Perhaps that explains Vervoort’s optimism in the face of news late in 2022 that dB’s Studio would be displaced by a block of condos. “They’ve been offered a new venue 300 meters up the road, but first it needs to be built,” he says. “I hope they can move into it seamlessly and not lose the continuity of the scene there. It will be big for Utrecht whether it goes well or wrong.”

Even as the squats give way to formal venues and older venues give way to condo blocks, Utrecht’s scene seems surprisingly vital (a noted point of contrast to San Francisco, which has seen musicians pushed out by a rising cost of living). Nicky of Laster says, “I’ve seen a lot of new bands pop up lately, so I’m sure something is brewing.”

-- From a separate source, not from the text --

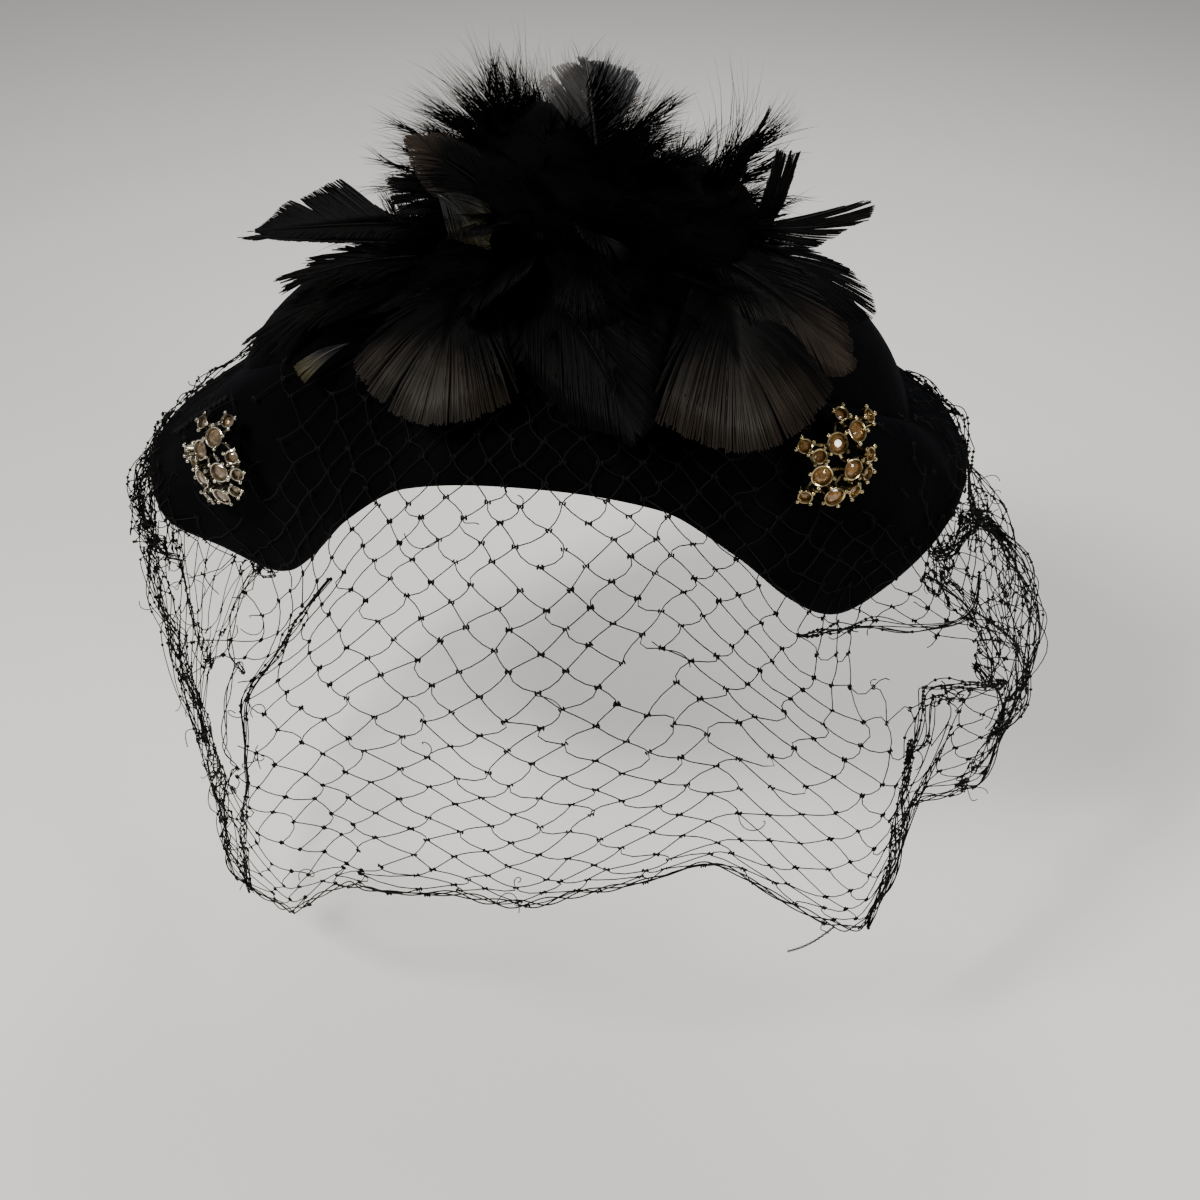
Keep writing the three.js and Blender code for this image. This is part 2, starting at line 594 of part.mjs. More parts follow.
function makeLock(root, direction, side, size) {
  const rings = [];
  const up = direction.clone().cross(side).normalize();
  for (let i = 0; i <= LOCK_STEPS; i += 1) {
    const t = i / LOCK_STEPS;
    const centre = root.clone().addScaledVector(direction, size.length * t);
    centre.z -= size.droop * t * t;
    const half = (size.width / 2) * (0.55 + 1.2 * t - 1.55 * t * t);
    const ring = [];
    for (let k = 0; k < LOCK_SIDES; k += 1) {
      const a = (2 * Math.PI * k) / LOCK_SIDES;
      ring.push(centre.clone().addScaledVector(side, half * Math.cos(a))
        .addScaledVector(up, half * LOCK_FLATNESS * Math.sin(a)));
    }
    rings.push(ring);
  }
  const tip = root.clone().addScaledVector(direction, size.length * LOCK_TIP_REACH);
  tip.z -= size.droop * LOCK_TIP_DROOP;
  return toSolid(ringBody(rings, [root, tip]));
}

function plumeLocks() {
  const random = seededRandom(7);
  const jitter = () => (random() - 0.5) * 2 * LOCK_SPREAD;
  const locks = [];
  for (const tier of LOCK_TIERS) {
    for (let i = 0; i < tier.count; i += 1) {
      const azimuth = tier.from + ((tier.to - tier.from) * i) / (tier.count - 1) + jitter();
      const tilt = radians(tier.tilt + jitter());
      const flat = polar(azimuth, 1, 0);
      const direction = flat.clone().multiplyScalar(Math.cos(tilt)).setZ(Math.sin(tilt));
      const side = vector(0, 0, 1).cross(flat).normalize();
      const root = vector(tier.x, -6, tier.z).addScaledVector(flat, tier.width * 0.4);
      const length = tier.length * (0.88 + 0.24 * random());
      locks.push(makeLock(root, direction, side, { length, width: tier.width, droop: tier.droop }));
    }
  }
  return locks;
}

function makeMound(mound) {
  const geometry = new THREE.SphereGeometry(1, MOUND_SIDES, MOUND_RINGS);
  geometry.rotateX(Math.PI / 2);
  geometry.scale(mound.wide, mound.deep, mound.high);
  geometry.translate(mound.x, mound.y, mound.z);
  return toSolid(geometry);
}

// Feathers

// Half of the vane's outline: how wide it is at a share of its length
function vaneWidth(end, t) {
  const grow = Math.min(1, 0.25 + 1.5 * t);
  if (end === 'cut') return grow;
  if (end === 'fan') return Math.min(1, 0.12 + 1.15 * t);
  return grow * Math.sqrt(Math.max(0, 1 - ((t - 0.45) / 0.62) ** 2 * (t > 0.45 ? 1 : 0)));
}

// Flat feather: its corners, the triangles between them and the way round its rim.
// Pairs of corners run up the vane to a row that splits into the fingers of its end.
function flatFeather(feather, length, margin) {
  const corners = [];
  const corner = (x, y) => corners.push([x, y]) - 1;
  const left = [];
  const right = [];
  for (let i = 0; i < FEATHER_STATIONS; i += 1) {
    const t = (i / FEATHER_STATIONS) * FEATHER_SOLID_SHARE;
    const width = Math.max(FEATHER_QUILL_WIDTH, feather.width * vaneWidth(feather.end, t)) / 2 + margin;
    const x = i ? length * t : -margin;
    left.push(corner(x, width));
    right.push(corner(x, -width));
  }
  const split = length * FEATHER_SOLID_SHARE + margin;
  const half = (feather.width * vaneWidth(feather.end, FEATHER_SOLID_SHARE)) / 2 + margin;
  const base = [];
  const tips = [];
  for (let i = 0; i <= feather.fingers; i += 1) {
    base.push(corner(split, half * (1 - (2 * i) / feather.fingers)));
  }
  for (let i = 0; i < feather.fingers; i += 1) {
    const middle = 1 - (2 * i + 1) / feather.fingers;
    const bow = feather.end === 'cut' ? 1 : 1 - 0.8 * middle * middle;
    const x = split + length * (1 - FEATHER_SOLID_SHARE) * bow;
    const spread = (half / feather.fingers) * (feather.end === 'cut' ? 0.85 : 0.78) + margin / 2;
    tips.push([corner(x, middle * half * 1.08 + spread), corner(x, middle * half * 1.08 - spread)]);
  }
  const faces = [];
  const quad = (a, b, c, d) => faces.push([a, b, c], [a, c, d]);
  const top = FEATHER_STATIONS - 1;
  for (let i = 0; i < top; i += 1) quad(left[i], right[i], right[i + 1], left[i + 1]);
  faces.push([left[top], right[top], base[feather.fingers]]);
  const rim = [...right, base[feather.fingers]];
  for (let i = feather.fingers - 1; i >= 0; i -= 1) {
    faces.push([left[top], base[i + 1], base[i]]);
    quad(base[i], base[i + 1], tips[i][1], tips[i][0]);
    rim.push(tips[i][1], tips[i][0], base[i]);
  }
  rim.push(...left.reverse());
  return { corners, faces, rim };
}

// Feather bent along its quill and cupped across it, grown all round by a margin
function makeFeather(feather, margin) {
  const root = vector(...feather.root);
  const tip = vector(...feather.tip);
  const middle = root.clone().lerp(tip, 0.5);
  middle.z += feather.lift * 2;
  const quill = new THREE.QuadraticBezierCurve3(root, middle, tip);
  const length = root.distanceTo(tip);
  const face = vector(...feather.face);
  const { corners, faces, rim } = flatFeather(feather, length, margin);
  const bend = ([x, y], height) => {
    const t = THREE.MathUtils.clamp(x / length, 0, 1);
    const along = quill.getTangent(t);
    const side = face.clone().cross(along).normalize();
    const up = along.clone().cross(side);
    return quill.getPoint(t).addScaledVector(along, x - t * length).addScaledVector(side, y)
      .addScaledVector(up, height - FEATHER_CUP * y * y);
  };
  const half = FEATHER_THICKNESS / 2 + margin;
  const points = [...corners.map((c) => bend(c, half)), ...corners.map((c) => bend(c, -half))];
  const count = corners.length;
  const index = faces.flatMap(([a, b, c]) => [a, b, c, a + count, c + count, b + count]);
  rim.forEach((a, i) => {
    const b = rim[(i + 1) % rim.length];
    index.push(a, a + count, b + count, a, b + count, b);
  });
  const geometry = new THREE.BufferGeometry().setFromPoints(points);
  geometry.setIndex(index);
  return toSolid(geometry);
}

// Brooches

function domeHeight(x, y) {
  return DOME_TOP - (x * x + y * y) / (2 * DOME_RADIUS);
}

// Frame of a cup on the dome: leaning out with its distance from the middle
function cupMatrix(cup) {
  const lean = Math.hypot(cup.x, cup.y) / DOME_LEAN_RADIUS;
  const axis = vector(-cup.y, cup.x, 0).normalize();
  const turn = new THREE.Quaternion().setFromAxisAngle(axis, lean);
  const place = vector(cup.x, cup.y, domeHeight(cup.x, cup.y));
  return new THREE.Matrix4().compose(place, turn, vector(1, 1, 1));
}

function upright(radius, height, sides, baseZ) {
  const post = new THREE.CylinderGeometry(radius, radius, height, sides);
  post.rotateX(Math.PI / 2);
  post.translate(0, 0, baseZ + height / 2);
  return post;
}

function makePlate() {
  const profile = [];
  for (let i = 0; i <= PLATE_STEPS; i += 1) {
    const r = (PLATE_RADIUS * i) / PLATE_STEPS;
    profile.push(new THREE.Vector2(r, domeHeight(r, 0)));
  }
  for (let i = PLATE_STEPS; i >= 0; i -= 1) {
    const r = ((PLATE_RADIUS - PLATE_THICKNESS) * i) / PLATE_STEPS;
    profile.push(new THREE.Vector2(r, domeHeight(r, 0) - PLATE_THICKNESS));
  }
  const plate = new THREE.LatheGeometry(profile, PLATE_SIDES);
  plate.rotateX(Math.PI / 2);
  return toSolid(plate);
}

function makeSetting() {
  let metal = makePlate();
  for (const hole of PIERCINGS) {
    const cut = upright(hole.radius, PIERCING_DEPTH, PIERCING_SIDES, -PIERCING_DEPTH / 2);
    cut.translate(hole.x, hole.y, 0);
    metal = metal.subtract(toSolid(cut));
  }
  for (const cup of CUPS) {
    const outer = STONE_RADIUS[cup.size] + CUP_WALL;
    const wall = upright(outer, CUP_HEIGHT, CUP_SIDES, -PLATE_THICKNESS / 2);
    metal = metal.add(toSolid(wall.applyMatrix4(cupMatrix(cup))));
  }
  for (const cup of CUPS) {
    const rimZ = CUP_HEIGHT - PLATE_THICKNESS / 2;
    const inner = STONE_RADIUS[cup.size] + CUP_WALL * 0.35;
    const recess = upright(inner, CUP_RECESS * 2, CUP_SIDES, rimZ - CUP_RECESS);
    metal = metal.subtract(toSolid(recess.applyMatrix4(cupMatrix(cup))));
  }
  return toGeometry(largestBody(metal));
}

// Cut stone: a flat table, a ring of crown facets and a pavilion of as many to the point
function makeStone(radius) {
  const profile = [
    new THREE.Vector2(0, -radius * STONE_DEPTH),
    new THREE.Vector2(radius, 0),
    new THREE.Vector2(radius * STONE_TABLE, radius * STONE_TOP),
    new THREE.Vector2(0, radius * STONE_TOP),
  ];
  const stone = new THREE.LatheGeometry(profile, STONE_SIDES);
  stone.rotateX(Math.PI / 2);
  return closed(stone);
}

function makeBrooch(brooch) {
  const group = new THREE.Group();
  const out = brimNormal(brooch.azimuth, brooch.share);
  const place = brimPoint(brimCurve(brooch.azimuth), brooch.azimuth, brooch.share, 0);
  place.addScaledVector(out, BROOCH_LIFT);
  const across = vector(0, 0, 1).cross(out).normalize();
  const up = out.clone().cross(across);
  group.quaternion.setFromRotationMatrix(new THREE.Matrix4().makeBasis(across, up, out));
  group.quaternion.multiply(
    new THREE.Quaternion().setFromAxisAngle(vector(0, 0, 1), radians(brooch.turn)),
  );
  group.position.copy(place);
  addMesh(group, `${brooch.name}_setting`, makeSetting(), MATERIALS[brooch.tone]);
  const stoneTone = brooch.tone === 'gold' ? 'amber' : 'champagne';
  for (const cup of CUPS) {
    const radius = STONE_RADIUS[cup.size];
    const stone = makeStone(radius);
    const floor = CUP_HEIGHT - PLATE_THICKNESS / 2 - CUP_RECESS;
    stone.translate(0, 0, floor + radius * STONE_DEPTH + FIT_GAP);
    stone.applyMatrix4(cupMatrix(cup));
    addMesh(group, `${brooch.name}_stone_${cup.name}`, stone, MATERIALS[stoneTone]);
  }
  return group;
}

function addMesh(group, name, geometry, material) {
  const mesh = new THREE.Mesh(geometry, material);
  mesh.name = name;
  group.add(mesh);
}

function makePlume(group) {
  const space = crownBlock(CROWN_CLEARANCE).add(veilSpace());
  let taken = space;
  let core = joinAll([...MOUNDS.map(makeMound), ...plumeLocks()]).subtract(space);
  for (const feather of FEATHERS) {
    const blade = largestBody(makeFeather(feather, 0).subtract(taken));
    const room = makeFeather(feather, FEATHER_ROOM);
    core = core.subtract(room);
    taken = taken.add(room);
    addMesh(group, feather.name, toGeometry(blade), MATERIALS[feather.tone]);
  }
  addMesh(group, 'plume_core', toGeometry(largestBody(core)), MATERIALS.down);
}

const hat = new THREE.Group();
addMesh(hat, 'crown', makeCrown(), MATERIALS.velvet);
addMesh(hat, 'brim', makeBrim(), MATERIALS.velvet);
const brooches = BROOCHES.map(makeBrooch);
addMesh(hat, 'veil', makeVeil(brooches), MATERIALS.net);
makePlume(hat);
hat.add(...brooches);

export default hat;
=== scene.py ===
"""A black velvet half hat with a feather plume, a netting veil and two cluster brooches.

Sizes are in millimetres and azimuths in degrees, 0 at the front and growing towards +X.
Every mesh is turned into metres when it is made.
"""
import logging
import math
from dataclasses import dataclass, field
from enum import Enum
from typing import Any, Callable, Sequence

import bmesh
import bpy
import numpy as np
from mathutils import Matrix, Vector, noise


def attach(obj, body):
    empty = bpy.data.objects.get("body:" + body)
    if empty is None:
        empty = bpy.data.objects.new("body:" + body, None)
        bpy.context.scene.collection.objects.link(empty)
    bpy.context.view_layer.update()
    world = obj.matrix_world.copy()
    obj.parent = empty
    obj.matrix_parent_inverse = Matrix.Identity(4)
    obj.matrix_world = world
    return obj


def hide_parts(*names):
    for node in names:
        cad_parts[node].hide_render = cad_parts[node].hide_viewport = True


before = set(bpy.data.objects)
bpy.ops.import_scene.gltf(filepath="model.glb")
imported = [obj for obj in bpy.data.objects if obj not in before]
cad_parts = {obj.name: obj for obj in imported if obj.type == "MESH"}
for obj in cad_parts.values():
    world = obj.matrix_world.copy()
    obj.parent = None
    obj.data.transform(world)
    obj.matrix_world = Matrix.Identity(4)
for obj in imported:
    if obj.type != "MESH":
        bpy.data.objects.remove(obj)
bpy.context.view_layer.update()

MILLIMETRE = 0.001
BODY = "root"
log = logging.getLogger("fascinator")
Array = np.ndarray


# Shader nodes


class Wire:
    """One output socket of a shader node, with the arithmetic of its values."""

    def __init__(self, bench: "Bench", socket: bpy.types.NodeSocket) -> None:
        """Wraps a socket.

        Args:
            bench: the node tree that the socket is in.
            socket: the output socket.
        """
        self.bench = bench
        self.socket = socket

    def _maths(self, operation: str, first: Any, second: Any) -> "Wire":
        """One Math node on two values or wires."""
        return self.bench.node("ShaderNodeMath", {"operation": operation}, {0: first, 1: second})

    def __add__(self, other: Any) -> "Wire":
        """Sum."""
        return self._maths("ADD", self, other)

    def __radd__(self, other: Any) -> "Wire":
        """Sum, reflected."""
        return self._maths("ADD", other, self)

    def __sub__(self, other: Any) -> "Wire":
        """Difference."""
        return self._maths("SUBTRACT", self, other)

    def __rsub__(self, other: Any) -> "Wire":
        """Difference, reflected."""
        return self._maths("SUBTRACT", other, self)

    def __mul__(self, other: Any) -> "Wire":
        """Product."""
        return self._maths("MULTIPLY", self, other)

    def __rmul__(self, other: Any) -> "Wire":
        """Product, reflected."""
        return self._maths("MULTIPLY", other, self)

    def clamp(self, low: float, high: float) -> "Wire":
        """Value kept between two bounds."""
        return self._maths("MINIMUM", self._maths("MAXIMUM", self, low), high)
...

Better-established bands and artists have kept busy, as well. Wessel of Laster says the band’s new album is finished: “We’ve been working on it for the past two and a half years or so. Our fourth little baby, ready to go into the world.” Freja, which he’s involved with, has also teased new material.

Van der Werff is working with Weltschmerz on new material and has further plans for Sterveling. “In 2023, the intention is to start playing shows. In January 2024, I intend to release a full-length album,” he says. Outside of extreme music, he’s active in experimental rockers Prospectors.

Terzij de Horde also have more in the works and plans to tour soon. They note that Iskandr’s principal songwriter O. recently moved to Utrecht, and both Agema and Vervoort sound excited about new material from Silver Knife, Seer’s Fire and the prolific Faceless Entity. Wijlacker has taken a detour from metal to explore softer textures as IJdelheid while preparing new Grey Aura material.

All are forging their way deeper into what black metal could be—or are pushing further past its outer limits.

In a quote that encapsulates the city’s together-apart mentality, Wijlacker says, “Personally, I like that there are other bands doing similar things and I respect their visions, even if they differ from mine. But I must also admit that I have been enjoying a more ‘distant’ lifestyle lately, focusing on our new full-length album and other artistic projects, without being too bothered with what other people are doing.”